Getting married to your cousin? Get yourself tested

Getting married to your cousin? Get yourself tested

Docs urge pre and post-marital testing to avoid genetic disorders in babies.

By Jasmine Al Kuttab

Published: Fri 11 Dec 2015, 11:00 PM

Last updated: Sat 12 Dec 2015, 3:55 PM

More couples in consanguineous marriages (marriages between relatives), are heavily relying on comprehensive fetal screening programmes to determine the health of their unborn child and to check whether the baby carries genetic disorders, say medical experts in the UAE.
As consanguineous marriages are more commonly found in the Middle East than in the West, it is crucial for couples to be cautious about the genetic inheritance disorders they may carry, as it could affect the life, or even the survival rate of their child.
Doctor Gowri Ramanathan, Head of Obstetrics and Gynecology Services, and Director of Fetal Medicine at Danat Al Emarat, told Khaleej Times she approximately carries out four thousand scans each year, to determine the health of the unborn baby.
However, she noted that genetic abnormalities that are caused by consanguineous marriages are relatively high in the Capital.
"Out of all the abnormalities that are due to genetic syndrome, the rate of consanguineous marriages are about 30 to 40 per cent," she said.
"Approximately 60 per cent of the Emirati population have consanguineous marriages," she added.
She pointed out that it's crucial to be tested during the first stages of the pregnancy, known as the embryogenesis period.
"If both parents carry traits of the gene then there is a one in four chance the baby will be affected."
Doctors in the UAE thus urge couples to have pre-marital testing, as well as testing the baby during pregnancy.
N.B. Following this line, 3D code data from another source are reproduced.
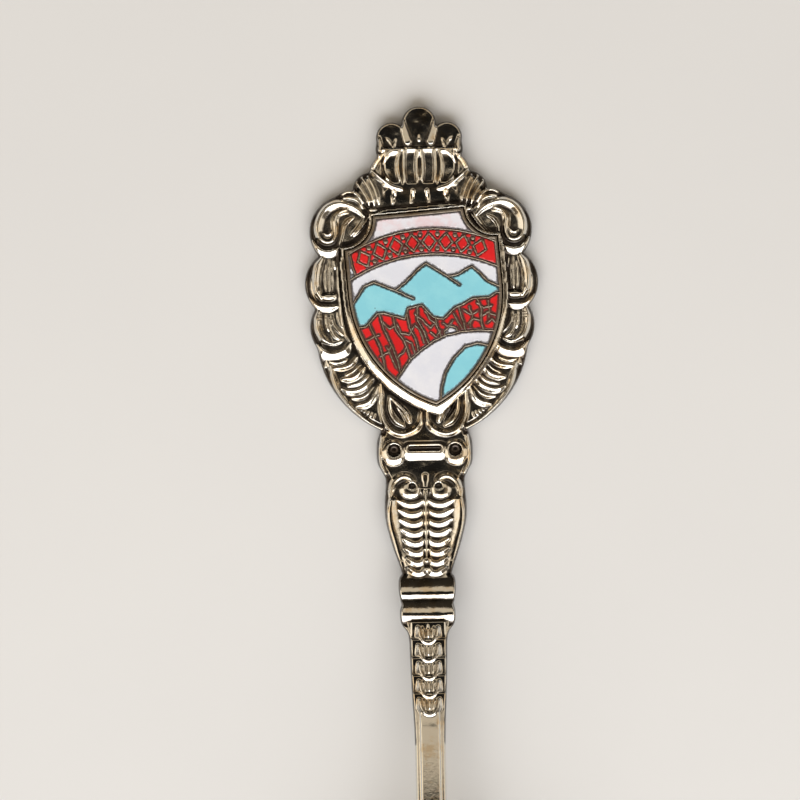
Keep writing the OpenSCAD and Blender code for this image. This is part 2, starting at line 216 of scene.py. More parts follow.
def bar(points, width, rise, edge=0.12, base=TROUGH_Z, k=0.03):
    """A flat-topped bar along a path; its height may change from one end to the other."""
    path = curve(points)
    width, rise = np.broadcast_to(width, 2), np.broadcast_to(rise, 2)
    win = near(path, width.max())
    d, t, _ = measure(path, X[win], S[win])
    body = soft_step(((width[0] + (width[1] - width[0]) * t) / 2 - d) / edge)
    level[win] = smooth_max(level[win], base - 0.2 + (0.2 + rise[0] + (rise[1] - rise[0]) * t) * body, k)


def groove(points, width, depth, ends=(0.3, 0.3)):
    """A rounded groove cut along a path."""
    path = curve(points)
    win = near(path, width)
    d, t, _ = measure(path, X[win], S[win])
    share = tapered(t, ends, 0.25)
    q = np.clip(d / (share * width / 2), 0, 1)
    level[win] -= depth * (1 - q * q) * (0.5 + 0.5 * share)


def oval(cx, cs, rx, rs, turn):
    """How far out a place is in a turned oval: 0 in the middle, 1 at the edge."""
    c, n = math.cos(math.radians(turn)), math.sin(math.radians(turn))
    u, v = (X - cx) * c + (S - cs) * n, -(X - cx) * n + (S - cs) * c
    return (u / rx) ** 2 + (v / rs) ** 2


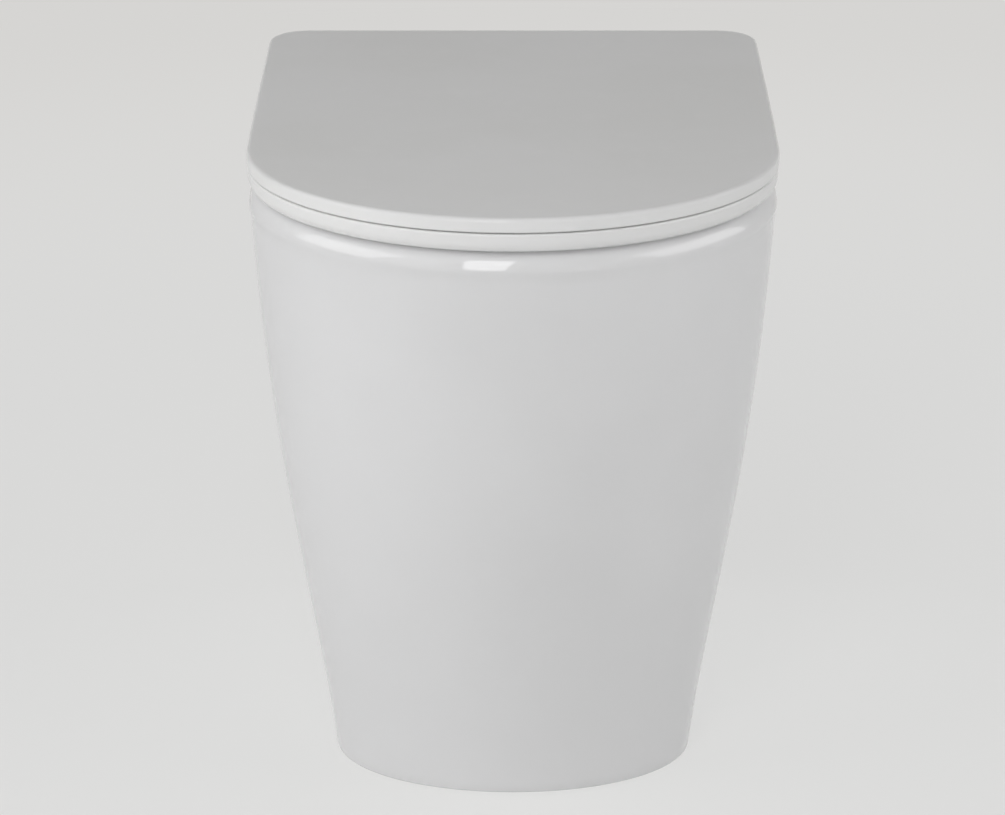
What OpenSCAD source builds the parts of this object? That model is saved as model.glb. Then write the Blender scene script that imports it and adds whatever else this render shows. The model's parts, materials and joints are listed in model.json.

Depending on the results, management can be planned; however there are certain abnormalities that mean the baby won't survive.
"Genetic abnormality is a common case, which results in lethal risks and are often related to marriages between relatives. Abu Dhabi has a high rate of chromosomal genetic disorders due to this," she said.
She said that every pregnant woman should therefore be thoroughly assessed to see if there are potential chromosomal, genetic or structural abnormalities that may manifest themselves in the future.
"Some cases have lethal risks and therefore the baby dies during pregnancy, some die immediately after birth, and some survive but carry the disability throughout their lifetime."
Doctor Iyad Al Aqqad, from Al Mafraq Hospital's Pediatric Department, told Khaleej Times that 80 to 90 per cent of the genetic disorder cases that are diagnosed in the hospital are due to consanguineous marriages.
"Al Mafraq is located in Baniyas, which is a highly traditional area of the Capital, so it's very common to have marriages between relatives."
"Whenever we receive a child with a genetic disorder, there is an 80 to 90 per cent chance that the parents are either first or second degree relatives," he added.
Dr Al Aqqad pointed out that common cases also include inherited metabolic disorders.
"If we know it's inherited in the family we test the parents to know who is the force of the gene of the disorder, so we can determine if it will happen again."
He highlighted that not all parents know they carry the disease, as many diseases are often silent, and thus it is crucial to do a thorough testing prior to marriage.
Moreover, he said that it is crucial for couples to understand that there are different types of disorders, one known as the autosomal dominant, (one parents with abnormal gene), and the autosomal recessive, (abnormal gene in both parents).
"In consanguineous marriages, we mainly receive the autosomal recessive disorder and one of the most common genetic disorders in the UAE is thalassemia," he added.